• Written exercise
What is needed is an exact copy of the lines from the line containing "What FreeCAD Python" to the line containing "SLOT_INSET = 16.4", both lines included, and nothing else.

### Listed entries

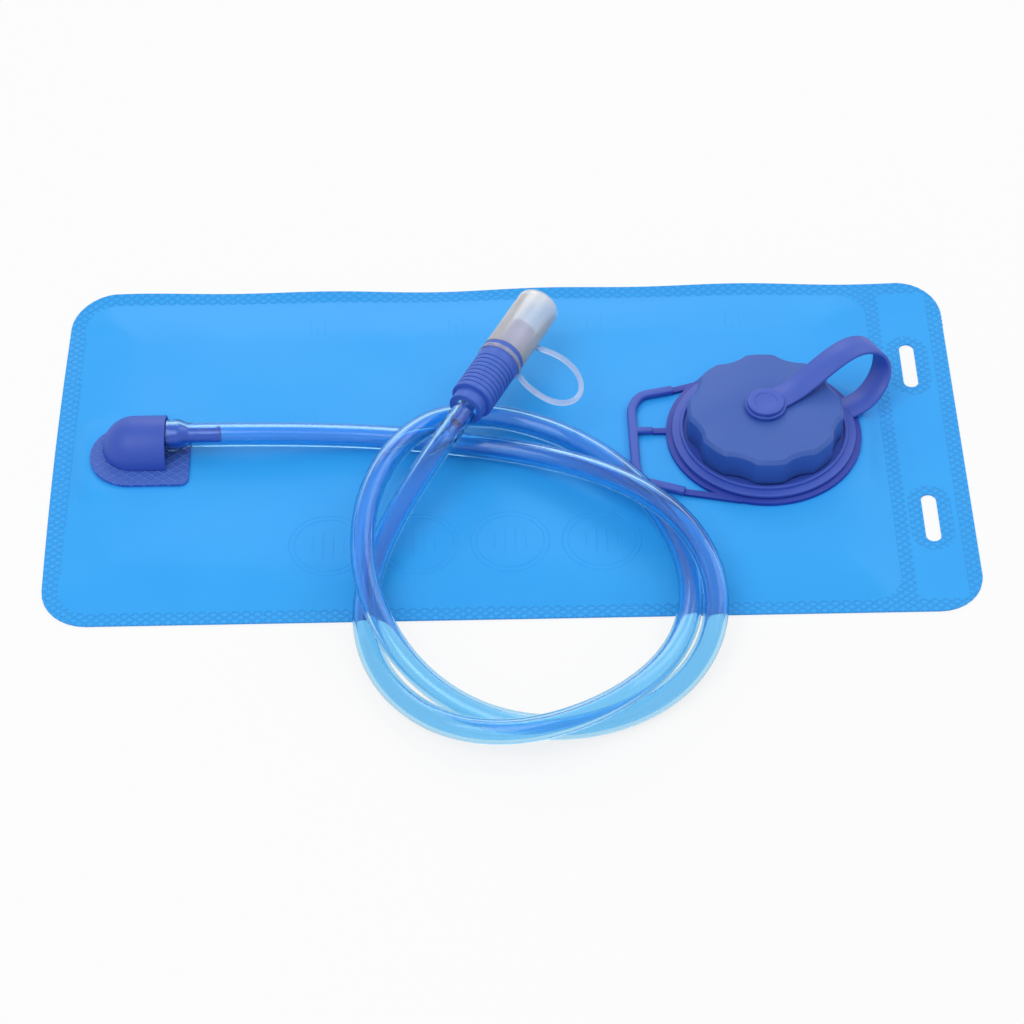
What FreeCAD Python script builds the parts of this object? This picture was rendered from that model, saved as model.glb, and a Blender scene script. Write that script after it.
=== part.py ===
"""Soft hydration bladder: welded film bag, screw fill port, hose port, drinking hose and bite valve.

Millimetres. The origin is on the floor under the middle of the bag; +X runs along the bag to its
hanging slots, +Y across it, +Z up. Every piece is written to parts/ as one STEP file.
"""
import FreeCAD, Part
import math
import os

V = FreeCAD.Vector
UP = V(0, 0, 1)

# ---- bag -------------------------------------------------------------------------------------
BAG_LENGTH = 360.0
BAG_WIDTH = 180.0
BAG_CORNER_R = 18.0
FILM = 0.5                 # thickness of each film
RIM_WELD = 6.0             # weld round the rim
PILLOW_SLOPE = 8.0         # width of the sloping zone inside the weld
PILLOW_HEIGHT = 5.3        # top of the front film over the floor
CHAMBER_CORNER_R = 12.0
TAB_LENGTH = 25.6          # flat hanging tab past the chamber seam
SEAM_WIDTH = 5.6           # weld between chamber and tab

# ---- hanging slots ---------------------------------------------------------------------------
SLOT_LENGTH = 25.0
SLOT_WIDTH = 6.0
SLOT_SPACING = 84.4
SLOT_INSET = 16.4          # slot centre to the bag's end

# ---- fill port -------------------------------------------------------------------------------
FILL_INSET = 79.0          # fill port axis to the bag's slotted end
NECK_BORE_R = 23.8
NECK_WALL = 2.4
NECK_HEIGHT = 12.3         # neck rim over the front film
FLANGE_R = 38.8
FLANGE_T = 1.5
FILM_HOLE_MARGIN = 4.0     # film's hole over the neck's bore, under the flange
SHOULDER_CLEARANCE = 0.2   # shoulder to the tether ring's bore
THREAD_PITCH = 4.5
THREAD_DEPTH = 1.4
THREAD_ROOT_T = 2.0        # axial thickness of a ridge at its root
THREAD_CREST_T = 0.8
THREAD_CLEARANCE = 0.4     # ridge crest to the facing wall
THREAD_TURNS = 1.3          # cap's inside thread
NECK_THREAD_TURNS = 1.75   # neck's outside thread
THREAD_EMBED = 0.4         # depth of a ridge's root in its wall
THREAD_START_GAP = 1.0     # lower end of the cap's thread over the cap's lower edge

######
### Listed entries

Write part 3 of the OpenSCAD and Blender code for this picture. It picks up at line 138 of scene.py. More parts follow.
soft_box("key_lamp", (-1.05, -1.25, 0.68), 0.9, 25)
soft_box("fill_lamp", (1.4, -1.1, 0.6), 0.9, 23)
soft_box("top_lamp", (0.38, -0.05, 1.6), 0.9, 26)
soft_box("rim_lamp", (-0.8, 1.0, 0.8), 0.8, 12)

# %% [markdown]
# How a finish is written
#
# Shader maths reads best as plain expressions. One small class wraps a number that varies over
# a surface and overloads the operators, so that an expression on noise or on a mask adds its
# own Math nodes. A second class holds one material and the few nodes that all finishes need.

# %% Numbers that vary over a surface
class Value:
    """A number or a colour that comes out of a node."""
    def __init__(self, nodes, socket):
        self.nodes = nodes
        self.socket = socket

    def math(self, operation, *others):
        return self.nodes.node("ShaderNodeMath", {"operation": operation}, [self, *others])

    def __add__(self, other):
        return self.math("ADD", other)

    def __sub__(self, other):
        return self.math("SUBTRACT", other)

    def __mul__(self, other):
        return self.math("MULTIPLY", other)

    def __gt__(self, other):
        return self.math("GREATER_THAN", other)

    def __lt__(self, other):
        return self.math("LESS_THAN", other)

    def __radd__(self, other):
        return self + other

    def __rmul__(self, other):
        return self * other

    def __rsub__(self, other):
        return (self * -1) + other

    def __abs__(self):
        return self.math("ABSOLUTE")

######

• Solution for this task
What FreeCAD Python script builds the parts of this object? This picture was rendered from that model, saved as model.glb, and a Blender scene script. Write that script after it.
=== part.py ===
"""Soft hydration bladder: welded film bag, screw fill port, hose port, drinking hose and bite valve.

Millimetres. The origin is on the floor under the middle of the bag; +X runs along the bag to its
hanging slots, +Y across it, +Z up. Every piece is written to parts/ as one STEP file.
"""
import FreeCAD, Part
import math
import os

V = FreeCAD.Vector
UP = V(0, 0, 1)

# ---- bag -------------------------------------------------------------------------------------
BAG_LENGTH = 360.0
BAG_WIDTH = 180.0
BAG_CORNER_R = 18.0
FILM = 0.5                 # thickness of each film
RIM_WELD = 6.0             # weld round the rim
PILLOW_SLOPE = 8.0         # width of the sloping zone inside the weld
PILLOW_HEIGHT = 5.3        # top of the front film over the floor
CHAMBER_CORNER_R = 12.0
TAB_LENGTH = 25.6          # flat hanging tab past the chamber seam
SEAM_WIDTH = 5.6           # weld between chamber and tab

# ---- hanging slots ---------------------------------------------------------------------------
SLOT_LENGTH = 25.0
SLOT_WIDTH = 6.0
SLOT_SPACING = 84.4
SLOT_INSET = 16.4          # slot centre to the bag's end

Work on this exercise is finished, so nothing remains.